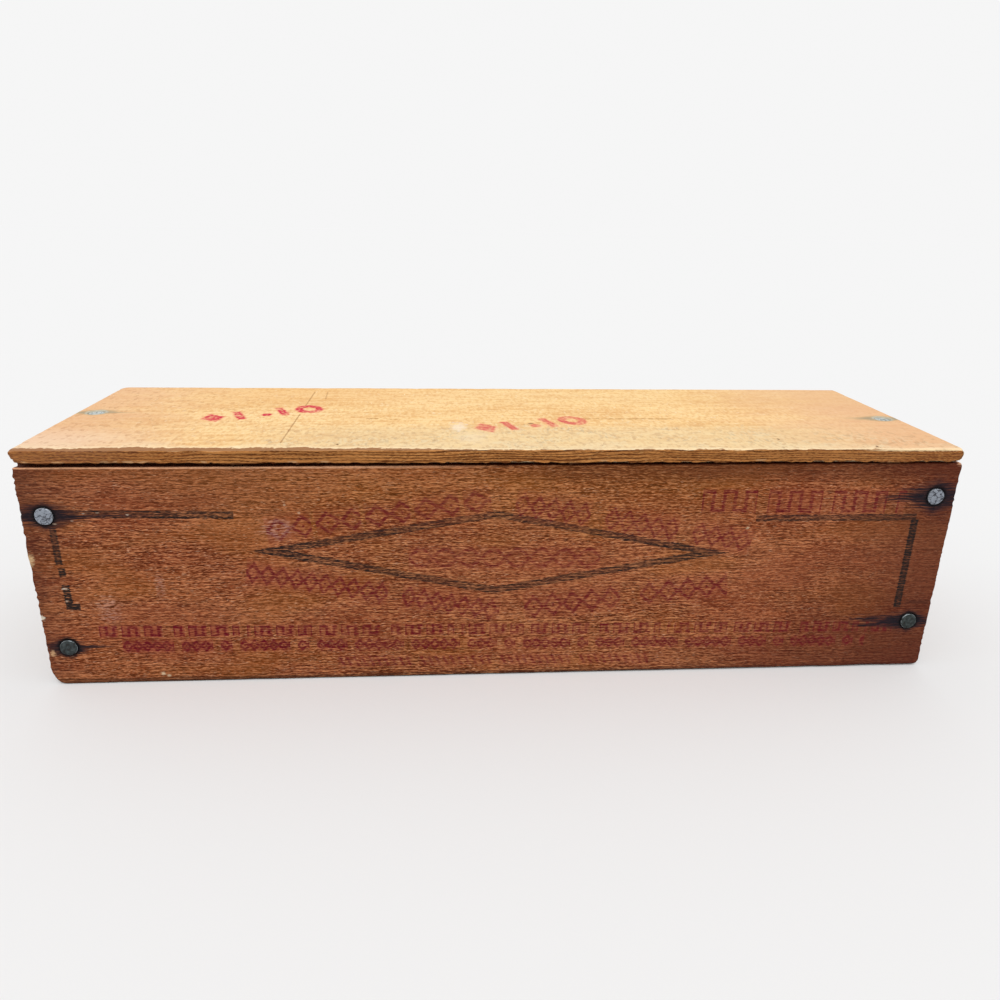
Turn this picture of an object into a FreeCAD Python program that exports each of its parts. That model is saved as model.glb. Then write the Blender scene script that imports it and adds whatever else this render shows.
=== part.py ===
import FreeCAD, Part

import math
import os

# A small nailed wooden cheese box of thin sawn boards, with a lid that lifts off.
# Millimetres. X runs along the box, the printed front faces -Y, and +Z is up.
# The origin is the centre of the footprint, on the surface that the box stands on.

# Driving dimensions of the boards
box_length = 228.6
body_depth = 68.0
panel_height = 57.8
panel_thickness = 3.2
bottom_thickness = 3.2
end_thickness = 11.0
lid_thickness = 3.3
lid_overhang = 0.9
lid_end_setback = 0.2
lid_gap = 0.9
bottom_fit = 0.15

# Wear: the radius of the sawn arrises, of the boards' corners and of the two battered ones
arris_radius = 0.3
corner_radius = 0.8
battered_corner_radius = 2.8
chipped_corner_radius = 1.5

# The box nails: flat head, plain shank and a tapered point, driven with their heads proud or sunk
nail_length = 19.0
shank_diameter = 1.6
head_diameter = 4.4
head_thickness = 0.7
head_rim_radius = 0.25
point_length = 2.4
point_tip_diameter = 0.4
head_proud = 0.35
head_sunk = 0.15

# Clearances: the wood's grip on a nail, the lid nails' worn holes, and the room past their points
nail_grip = 0.02
worn_hole_clearance = 0.06
point_room = 0.6

# Nail places: heights from the panels' edges, and places on the lid and the bottom
left_upper_nail_drop = 12.1
left_lower_nail_rise = 10.6
right_upper_nail_drop = 8.5
right_lower_nail_rise = 13.9
left_lid_nail_y = 2.2
right_lid_nail_y = -3.7
bottom_nail_y = 11.0

# Sizes that follow from the driving dimensions
half_length = box_length / 2
half_depth = body_depth / 2
inner_half_depth = half_depth - panel_thickness
end_board_x = half_length - end_thickness / 2
end_board_top = panel_height + lid_gap
lid_top = end_board_top + lid_thickness
shank_radius = shank_diameter / 2
head_radius = head_diameter / 2

UP = FreeCAD.Vector(0, 0, 1)
DOWN = FreeCAD.Vector(0, 0, -1)
BACKWARDS = FreeCAD.Vector(0, 1, 0)
FORWARDS = FreeCAD.Vector(0, -1, 0)
SIDES = {"left": -1, "right": 1}


def rounded_outline(width, height, radii):
    """Face of a rectangle in XY, centred on X and standing on the X axis, with an arc at each corner.

    radii are those of the low left, low right, high right and high left corner."""
    corners = [(-width / 2, 0), (width / 2, 0), (width / 2, height), (-width / 2, height)]
    ways = [(1, 1), (-1, 1), (-1, -1), (1, -1)]
    starts, edges = [], []
    for number, ((x, y), (to_x, to_y), radius) in enumerate(zip(corners, ways, radii)):
        along_x = FreeCAD.Vector(x + to_x * radius, y, 0)
        along_y = FreeCAD.Vector(x, y + to_y * radius, 0)
        reach = radius * (1 - math.sqrt(0.5))
        middle = FreeCAD.Vector(x + to_x * reach, y + to_y * reach, 0)
        enter, leave = (along_y, along_x) if number % 2 == 0 else (along_x, along_y)
        starts.append((enter, leave))
        edges.append(Part.Arc(enter, middle, leave).toShape())
    for number in range(4):
        leave = starts[number][1]
        enter = starts[(number + 1) % 4][0]
        edges.append(Part.LineSegment(leave, enter).toShape())
    return Part.Face(Part.Wire(Part.__sortEdges__(edges)))


def sawn_board(width, height, thickness, radii):
    """Board with its outline in XY and its thickness along +Z, the arrises of both faces broken."""
    board = rounded_outline(width, height, radii).extrude(FreeCAD.Vector(0, 0, thickness))
    faces = (0, thickness)
    rims = [
        edge
        for edge in board.Edges
        if any(all(abs(v.Z - face) < 1e-6 for v in edge.Vertexes) for face in faces)
    ]
    broken = min(arris_radius, 0.9 * min(radii), thickness / 4)
    return board.makeFillet(broken, rims)


def upright(board, place):
    """A board turned up from XY, so that its outline stands in XZ and its back face is at place."""
    turned = board.copy()
    turned.rotate(FreeCAD.Vector(0, 0, 0), FreeCAD.Vector(1, 0, 0), 90)
    turned.translate(place)
    return turned


def turned_nail(grow=0.0, room=0.0, head_height=head_thickness, rim=head_rim_radius):
    """Nail on the Z axis, its head's underside at z = 0 and its point down, made by turning its profile.

    grow widens it all round, and room lengthens it past the point, for the hole that it is driven in."""
    head = head_radius + grow
    shank = shank_radius + grow
    tip = point_tip_diameter / 2 + grow
    shoulder = -(nail_length - point_length) - room
    end = -nail_length - room
    bend = rim * (1 - math.sqrt(0.5))
    outline = [
        FreeCAD.Vector(0, 0, head_height),
        FreeCAD.Vector(head - rim, 0, head_height),
        FreeCAD.Vector(head, 0, head_height - rim),
        FreeCAD.Vector(head, 0, 0),
        FreeCAD.Vector(shank, 0, 0),
        FreeCAD.Vector(shank, 0, shoulder),
        FreeCAD.Vector(tip, 0, end),
        FreeCAD.Vector(0, 0, end),
    ]
    edges = []
    for number, start in enumerate(outline):
        stop = outline[(number + 1) % len(outline)]
        if number == 1:
            if rim > 0:
                middle = FreeCAD.Vector(head - bend, 0, head_height - bend)
                edges.append(Part.Arc(start, middle, stop).toShape())
        else:
            edges.append(Part.LineSegment(start, stop).toShape())
    profile = Part.Face(Part.Wire(edges))
    return profile.revolve(FreeCAD.Vector(0, 0, 0), UP, 360)


def driven(shape, seat, direction):
    """A nail or its hole, its head's underside at seat and its point along direction."""
    placed = shape.copy()
    placed.Placement = FreeCAD.Placement(seat, FreeCAD.Rotation(DOWN, direction))
    return placed


# Nail seats: the point under each head and the way that the nail is driven
def side_nail_seats(side, face):
    """The two nails through a panel into one end board; face is -1 at the front and 1 at the back."""
    upper_drop = left_upper_nail_drop if side == "left" else right_upper_nail_drop
    lower_rise = left_lower_nail_rise if side == "left" else right_lower_nail_rise
    y = face * (half_depth - head_thickness + head_proud)
    way = BACKWARDS if face < 0 else FORWARDS
    heights = (lower_rise, panel_height - upper_drop)
    return [(FreeCAD.Vector(SIDES[side] * end_board_x, y, z), way) for z in heights]


def bottom_nail_seats(side):
    """The two nails up through the bottom board into one end board."""
    z = head_sunk + head_thickness
    places = (-bottom_nail_y, bottom_nail_y)
    return [(FreeCAD.Vector(SIDES[side] * end_board_x, y, z), UP) for y in places]


def lid_nail_seats(side):
    """The one nail down through the lid into one end board."""
    y = left_lid_nail_y if side == "left" else right_lid_nail_y
    return [(FreeCAD.Vector(SIDES[side] * end_board_x, y, lid_top - head_sunk - head_thickness), DOWN)]


def nails(seats):
    """The nails of one joint, as a group of separate solids."""
    solids = [driven(turned_nail(), seat, way) for seat, way in seats]
    return solids[0] if len(solids) == 1 else Part.makeCompound(solids)


def with_nail_holes(board, seats, clearance=nail_grip, room=nail_grip):
    """The board with a hole for each nail, its head's crushed seat open to the outside."""
    tall_head = head_thickness + head_sunk + head_diameter
    for seat, way in seats:
        hole = turned_nail(grow=clearance, room=room, head_height=tall_head, rim=0)
        board = board.cut(driven(hole, seat, way))
    return board


# Front and back panels: thin boards over the edges of the end boards, standing on their lower edges
def panel(face):
    """The front panel for face -1 and the back panel for face 1."""
    radii = [battered_corner_radius, chipped_corner_radius, corner_radius, corner_radius]
    if face > 0:
        radii = [corner_radius] * 4
    board = sawn_board(box_length, panel_height, panel_thickness, radii)
    board = upright(board, FreeCAD.Vector(0, half_depth if face > 0 else -inner_half_depth, 0))
    seats = [seat for side in SIDES for seat in side_nail_seats(side, face)]
    return with_nail_holes(board, seats)


# Bottom board: between the panels and under the end boards
def bottom_board():
    """The bottom board, its battered end under the front panel's battered corner."""
    depth = 2 * (inner_half_depth - bottom_fit)
    worn = min(battered_corner_radius, 0.8 * bottom_thickness)
    broken = min(chipped_corner_radius, 0.4 * bottom_thickness)
    slight = min(arris_radius, bottom_thickness / 4)
    section = rounded_outline(box_length, bottom_thickness, [worn, broken, slight, slight])
    board = section.extrude(FreeCAD.Vector(0, 0, depth))
    board = upright(board, FreeCAD.Vector(0, depth / 2, 0))
    seats = [seat for side in SIDES for seat in bottom_nail_seats(side)]
    return with_nail_holes(board, seats)


# End boards: the two thick blocks that every nail holds in
def end_board(side):
    """One end board, from the bottom board to the lid, between the two panels."""
    height = end_board_top - bottom_thickness
    section = rounded_outline(end_thickness, height, [arris_radius] * 4)
    board = section.extrude(FreeCAD.Vector(0, 0, 2 * inner_half_depth))
    place = FreeCAD.Vector(SIDES[side] * end_board_x, inner_half_depth, bottom_thickness)
    board = upright(board, place)
    fixed = side_nail_seats(side, -1) + side_nail_seats(side, 1) + bottom_nail_seats(side)
    board = with_nail_holes(board, fixed)
    return with_nail_holes(board, lid_nail_seats(side), worn_hole_clearance, point_room)


# Lid: one thin board that covers the whole box and rests on the end boards
def lid():
    """The lid, a little over the panels at the front and the back, and a little short of their ends."""
    depth = body_depth + 2 * lid_overhang
    length = box_length - 2 * lid_end_setback
    board = sawn_board(length, depth, lid_thickness, [corner_radius] * 4)
    board.translate(FreeCAD.Vector(0, -depth / 2, end_board_top))
    seats = [seat for side in SIDES for seat in lid_nail_seats(side)]
    return with_nail_holes(board, seats)


nodes = {
    "front_panel": panel(-1),
    "back_panel": panel(1),
    "bottom_board": bottom_board(),
    "lid": lid(),
}
for side in SIDES:
    nodes[side + "_end_board"] = end_board(side)
    nodes["front_" + side + "_nails"] = nails(side_nail_seats(side, -1))
    nodes["back_" + side + "_nails"] = nails(side_nail_seats(side, 1))
    nodes["bottom_" + side + "_nails"] = nails(bottom_nail_seats(side))
    nodes["lid_" + side + "_nail"] = nails(lid_nail_seats(side))

os.makedirs("parts", exist_ok=True)
for name, shape in nodes.items():
    shape.exportStep(os.path.join("parts", name + ".step"))
    print(name, len(shape.Solids), "solids", round(shape.Volume, 1), "mm3", "valid", shape.isValid())
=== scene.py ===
import math

import bpy
import numpy as np
from mathutils import Matrix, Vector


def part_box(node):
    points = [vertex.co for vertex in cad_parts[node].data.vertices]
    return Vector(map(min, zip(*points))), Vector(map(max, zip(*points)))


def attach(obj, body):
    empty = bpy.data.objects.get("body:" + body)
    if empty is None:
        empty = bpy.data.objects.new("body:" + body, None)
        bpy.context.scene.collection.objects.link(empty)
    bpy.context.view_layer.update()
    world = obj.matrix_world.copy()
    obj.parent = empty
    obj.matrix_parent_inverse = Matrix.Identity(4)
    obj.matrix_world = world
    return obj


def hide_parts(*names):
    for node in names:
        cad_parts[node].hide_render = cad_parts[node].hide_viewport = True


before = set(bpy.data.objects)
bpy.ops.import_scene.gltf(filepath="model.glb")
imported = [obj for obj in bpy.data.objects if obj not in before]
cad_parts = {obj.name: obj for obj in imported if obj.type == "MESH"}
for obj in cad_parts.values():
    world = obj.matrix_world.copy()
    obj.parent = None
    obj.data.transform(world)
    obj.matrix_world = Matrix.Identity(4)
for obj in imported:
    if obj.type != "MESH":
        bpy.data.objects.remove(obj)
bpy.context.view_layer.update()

# End boards: two thick blocks of softwood, sawn across, with their grain running from front to back.
# Every nail of the box holds in them: two from each panel, two from the bottom and one from the lid.
# Only their outer faces show while the lid is on; lifted, it leaves an empty nail hole in each top edge.
MM = 0.001
HEAD_THICKNESS = 0.7 * MM
SEAT_ROOM = 0.06 * MM
HOLE_RADIUS = 0.86 * MM
HOLE_ROOM = 0.5 * MM
NOISE_TABLE = (61, 67)


def value_noise(u, v, seed):
    """Smooth random field over the arrays u and v, from -1 to 1.

    A random number stands at each pair of whole numbers, and the four nearest are blended by 3t^2 - 2t^3."""
    columns, rows = NOISE_TABLE
    table = np.random.default_rng(seed).uniform(-1, 1, NOISE_TABLE)
    column, row = np.floor(u).astype(int), np.floor(v).astype(int)
    s, t = u - column, v - row
    s, t = s * s * (3 - 2 * s), t * t * (3 - 2 * t)
    near, far = column % columns, (column + 1) % columns
    below, above = row % rows, (row + 1) % rows
    first = table[near, below] * (1 - s) + table[far, below] * s
    second = table[near, above] * (1 - s) + table[far, above] * s
    return first * (1 - t) + second * t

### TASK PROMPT
Out of the data above, set down the lines from the one with "for name, shape" to the one with "obj.matrix_parent_inverse = Matrix.Identity(4)", both included, exactly as written and with no additions.

### FULL OUTPUT
for name, shape in nodes.items():
    shape.exportStep(os.path.join("parts", name + ".step"))
    print(name, len(shape.Solids), "solids", round(shape.Volume, 1), "mm3", "valid", shape.isValid())
=== scene.py ===
import math

import bpy
import numpy as np
from mathutils import Matrix, Vector


def part_box(node):
    points = [vertex.co for vertex in cad_parts[node].data.vertices]
    return Vector(map(min, zip(*points))), Vector(map(max, zip(*points)))


def attach(obj, body):
    empty = bpy.data.objects.get("body:" + body)
    if empty is None:
        empty = bpy.data.objects.new("body:" + body, None)
        bpy.context.scene.collection.objects.link(empty)
    bpy.context.view_layer.update()
    world = obj.matrix_world.copy()
    obj.parent = empty
    obj.matrix_parent_inverse = Matrix.Identity(4)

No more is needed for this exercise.